Use getting upset as a signal to get curious.
Once you realize you’ve been triggered, ask yourself, “What’s the story I’m telling myself?” It may take some time and thought to figure it out. Keep digging until you discover a story that explains your powerful emotions.
Now that you’ve identified the story, see if you can challenge it. Is your story the only possible story that you can create from what just happened? Knowing how I typically make up stories that are the worst-case scenario causes me to be skeptical about the story I’m telling myself. Often at this stage I see how absurd it really is.
If you can’t think of an alternative story, and if it’s possible, approach the other person to get clarity.
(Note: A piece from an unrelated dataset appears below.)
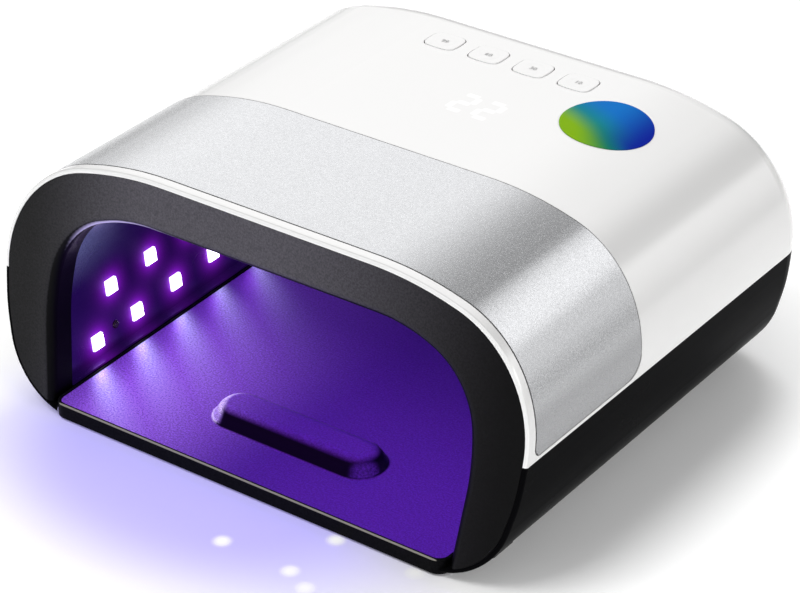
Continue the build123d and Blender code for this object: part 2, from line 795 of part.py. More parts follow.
with BuildPart() as lower_shell:
    add(outer_form)
    add(inner_form, mode=Mode.SUBTRACT)
    add(bezel_seat, mode=Mode.SUBTRACT)
    split(bisect_by=Plane.XY.offset(PARTING_Z), keep=Keep.BOTTOM)
    add(base_ring.part)
    with BuildSketch(Plane.XY):
        add(tray_room)
    extrude(amount=TRAY_TOP + RUN_PAST, mode=Mode.SUBTRACT)
    add(liner_clearance.part, mode=Mode.SUBTRACT)
    add(lower_posts.part)
    add(tongue.part)
    for spot in post_spots():
        with Locations((*spot, 0)):
            Cylinder(WELL_RADIUS, WELL_TOP, align=STAND, mode=Mode.SUBTRACT)
            Cylinder(
                SCREW_RADIUS + SCREW_CLEARANCE,
                PARTING_Z,
                align=STAND,
                mode=Mode.SUBTRACT,
            )
    with Locations(Plane(origin=(0, BACK_Y, JACK_Z), z_dir=(0, 1, 0))):
        Cylinder(JACK_HOLE_RADIUS, 2 * WALL + SEAM, mode=Mode.SUBTRACT)
    add(magnet_pockets.part, mode=Mode.SUBTRACT)
    mirror(magnet_pockets.part, about=Plane.YZ, mode=Mode.SUBTRACT)
    add(rubber_feet.part, mode=Mode.SUBTRACT)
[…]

Say, “Here’s the story I’m telling myself. Can you help me sort out what’s true?” This is a soft, non-threatening way to ask without making the other person defensive.
For more about this concept, check out this Oprah interview with Brene’ Brown.
Challenging the story I’m telling myself is not about a bunch of positive self-talk. If the substitute story is not believable, we’ll subconsciously go back to the original, scary story. Our replacement story has to be rooted in something, which is why clarifying what happened with another person helps.
Our self-made stories that cast doubts about our value or lovability, however, are difficult to refute. There are no facts to check or ready-made scores of our worth and likability to measure. This is where a relationship with God makes a huge difference.
First, know that God loves you, and He created you because of this love. If an all-knowing, all-powerful creator of the universe loves you, then you are loveable. People and partner’s love can be fickle, but God’s love for you never waivers.
Second, know that he values you. One way to determine value is to measure how much someone is willing to give up to get that item. Well, God sent his son to die, just so he could have a relationship with you. That’s how much he values you!
You can trust these are true, but don’t just take my word for it. Check these claims out for yourself by exploring God’s promises and what it means to have a relationship with him. It will radically change the story you’re telling yourself.